Ahli Hukum Tata Negara: KUHP Dibahas dengan Dangkal

Bivitri menilai anggota DPR berpura-pura menjadi ahli hukum

Ahli Hukum Tata Negara: KUHP Dibahas dengan Dangkal
Bivitri Susanti (kanan) dalam diskusi di kawasan Menteng, Jakarta Pusat, Sabtu (2/2). Foto: Yusuf Tirtayasa/Monitorday.com

MONITORDAY.COM, Jakarta - Ahli Hukum Tata Negara, Bivitri Susanti mengkritik Rancangan Kitab Undang-undang Hukum Pidana (RKUHP). Pasalnya, DPR memunculkan kembali pasal penghinaan terhadap pemerintah dalam rancangan RKUHP, termasuk penyerangan pada Presiden dan Wakil Presiden.

 

Ia menuturkan para anggota DPR tidak serius dalam membahas RKUHP. Hal itu terlihat dari minimnya absensi para anggota dewan dalam merumuskan RKUHP.

 

"Pasal KUHP itu dibahas dengan dangkal.

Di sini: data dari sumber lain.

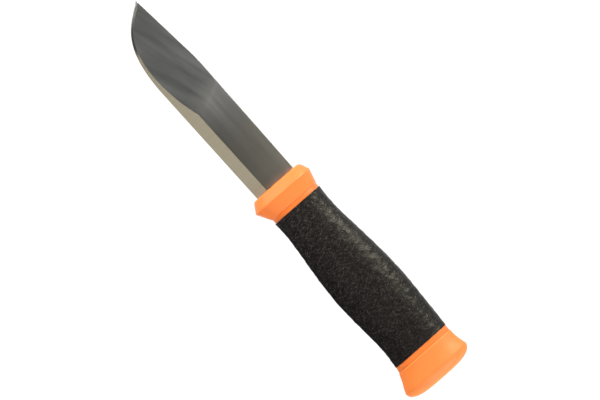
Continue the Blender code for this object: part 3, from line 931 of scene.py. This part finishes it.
def make_world():
    """Pale round the horizon and dark overhead, so that the flats reflect a dark sky."""
    world = bpy.data.worlds.new("studio")
    bpy.context.scene.world = world
    world.use_nodes = True
    tree = world.node_tree
    coords = tree.nodes.new("ShaderNodeTexCoord")
    split = tree.nodes.new("ShaderNodeSeparateXYZ")
    tree.links.new(coords.outputs["Generated"], split.inputs[0])
    ramp = tree.nodes.new("ShaderNodeValToRGB")
    tree.links.new(split.outputs["Z"], ramp.inputs["Fac"])
    for stop, (height, brightness) in zip(ramp.color_ramp.elements, SKY):
        stop.position = height
        stop.color = (brightness, brightness, brightness, 1)
    tree.links.new(ramp.outputs["Color"], tree.nodes["Background"].inputs["Color"])


def sheet(name, low, high, z, albedo):
    """A matt level rectangle of the studio between two corners, and its shader."""
    mesh = bpy.data.meshes.new(name)
    (x0, y0), (x1, y1) = low, high
    mesh.from_pydata([(x0, y0, z), (x1, y0, z), (x1, y1, z), (x0, y1, z)], [], [(0, 1, 2, 3)])
    uniform = {"Base Color": (albedo, albedo, albedo, 1), "Roughness": MATT}
    material, _, shader = new_material(name, uniform)
    mesh.materials.append(material)
    made = bpy.data.objects.new(name, mesh)
    bpy.context.scene.collection.objects.link(made)
    return made, shader


def make_floor():
    """The white floor, and a dark card on it that only the rubber's edge side reflects."""
    half = FLOOR_HALF
    _, shader = sheet("floor", (-half, -half), (half, half), 0.0, FLOOR_ALBEDO)
    shader.inputs["Emission Color"].default_value = (1, 1, 1, 1)
    shader.inputs["Emission Strength"].default_value = FLOOR_GLOW
    corners = (GRIP_BACK_X - CARD_BEHIND, 0.0), (GRIP_FRONT_X, CARD_REACH)
    card, _ = sheet("card", *corners, CARD_Z, CARD_ALBEDO)
    card.visible_camera = card.visible_diffuse = card.visible_shadow = False


def make_studio():
    make_camera()
    make_world()
    make_floor()
    make_lights()
    bpy.context.scene.view_settings.view_transform = "Standard"


def main():
    make_studio()
    make_blade(steel_flat(), steel_bevel())
    make_collar(orange_plastic("orange_collar"))
    make_core(orange_plastic("orange_core"))
    make_cap(orange_plastic("orange_cap"))
    make_grip(black_rubber())


main()
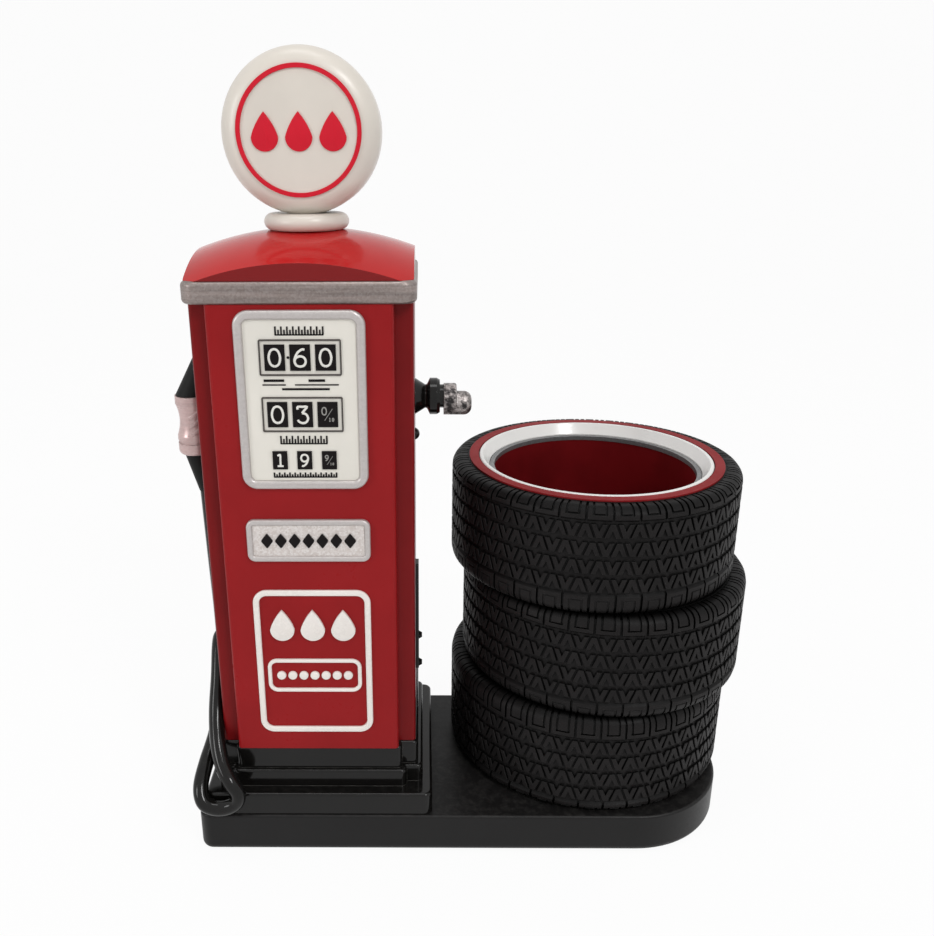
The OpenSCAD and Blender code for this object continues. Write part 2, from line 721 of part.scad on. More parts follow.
module wheel_lip() color([0.45, 0.46, 0.47]) on_stack(stack_top - cup_drop) difference() {
    cylinder(h = 1.2, r = dish_r - clearance);
    translate([0, 0, -1]) cylinder(h = 4, r = cup_r - 0.1);
}

module pen_cup() color([0.35, 0.06, 0.07]) on_stack(base_top) difference() {
    cylinder(h = levels * tyre_h - cup_drop, r = cup_r + cup_wall);
    translate([0, 0, cup_floor]) cylinder(h = levels * tyre_h, r = cup_r);
}

felt_sheet();
base_plate();
plinth();
cabinet();
front_panel();
rear_panel();
trim_band();
roof();
globe_collar();
globe();
globe_ring();
dial_rim();
dial_face();
sale_frame();
sale_drums();
volume_frame();
volume_drums();
price_drums();
grade_frame();
grade_face();
door_outline();
label_outline();
nozzle_guard();
nozzle_body();
nozzle_grip();
hose();
hose_union();
crank_hub();
crank_handle();
side_button();
side_rail();
tyre_bottom();
tyre_middle();
tyre_top();
tread_bottom();
tread_middle();
tread_top();
side_stripe();
wheel_flange();
wheel_lip();
pen_cup();
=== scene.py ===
"""Desk organiser: a vintage fuel pump beside a stack of three tyres that holds pens.

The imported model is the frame. The operators below paint its nodes, model the
tyres, the hose, the prints and the raised signs on it, and build the studio.
"""

import json
import math

import bmesh
import bpy
from mathutils import Matrix, Vector


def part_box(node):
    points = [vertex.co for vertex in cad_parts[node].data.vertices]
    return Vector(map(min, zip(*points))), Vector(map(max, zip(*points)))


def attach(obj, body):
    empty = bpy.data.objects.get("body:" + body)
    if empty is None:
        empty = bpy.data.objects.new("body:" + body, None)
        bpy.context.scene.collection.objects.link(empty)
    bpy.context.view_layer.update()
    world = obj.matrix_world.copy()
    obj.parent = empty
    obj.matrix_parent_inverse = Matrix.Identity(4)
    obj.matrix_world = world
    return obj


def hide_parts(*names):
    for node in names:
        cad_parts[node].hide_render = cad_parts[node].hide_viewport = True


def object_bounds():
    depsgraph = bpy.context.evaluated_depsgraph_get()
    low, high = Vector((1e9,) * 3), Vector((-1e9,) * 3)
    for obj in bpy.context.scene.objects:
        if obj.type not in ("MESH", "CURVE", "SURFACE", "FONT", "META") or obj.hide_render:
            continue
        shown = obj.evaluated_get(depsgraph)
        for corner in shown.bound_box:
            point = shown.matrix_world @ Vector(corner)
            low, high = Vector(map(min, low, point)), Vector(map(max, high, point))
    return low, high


bl_info = {
    "name": "Fuel pump desk organiser",
    "version": (1, 0, 0),
    "blender": (4, 5, 0),
    "location": "View3D > Sidebar > Organiser",
    "description": "Paints a desk organiser and models its tyres, hose, prints and signs",
    "category": "Object",
}

MM = 0.001
TINY = 1e-6
WELD = 0.01 * MM
SMOOTH_ANGLE = math.radians(32)

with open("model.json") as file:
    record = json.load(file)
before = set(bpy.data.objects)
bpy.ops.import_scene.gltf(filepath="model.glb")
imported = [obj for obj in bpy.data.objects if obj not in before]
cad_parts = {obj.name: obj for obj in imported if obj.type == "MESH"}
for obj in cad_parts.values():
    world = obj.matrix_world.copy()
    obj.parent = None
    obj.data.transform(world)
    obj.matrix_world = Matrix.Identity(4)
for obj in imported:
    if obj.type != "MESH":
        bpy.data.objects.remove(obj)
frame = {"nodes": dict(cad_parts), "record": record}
cad_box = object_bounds()
slot_of_node = {part["node"]: part["material_slot"] for part in frame["record"]["subparts"]}


def paint(red, green, blue):
    """A display colour, 0 to 255 a channel, as scene-linear RGBA."""
    channels = [value / 255 for value in (red, green, blue)]
    linear = [c / 12.92 if c <= 0.04045 else ((c + 0.055) / 1.055) ** 2.4 for c in channels]
    return (*linear, 1.0)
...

Coba cek berapa orang anggota DPR yang hadir dalam rapat RKUHP ini," katanya dalam diskusi yang diselenggarakan oleh Populi Center dan Smart FM Network bertajuk 'RKUHP Ancam Demokrasi?' di kawasan Menteng, Jakarta Pusat, Sabtu (3/2/2018).

 

Dirinya melihat para anggota DPR berpura-pura menjadi ahli hukum dalam merancang KUHP. Hal tersebut lantaran ketentuan yang telah dibatalkan Mahkamah Konstitusi (MK) tahun 2006 itu kini kembali digodok.

 

Bivitri lantas menegaskan putusan MK tidak bisa dimain-mainkan atau sudah MK final dan mengikat. Ia lalu mencontohkan kasus seorang nenek yang dihukum hakim karena menebang pohon durian di Sumatera Utara.

 

Menurutnya, kasus itu adalah dampak dari KUHP yang tidak dibahas dengan baik dan parsitipatif.

 

"Pasalnya terlalu banyak, tapi mau dinegosiasikan dengan cara yang dangkal," pungkasnya.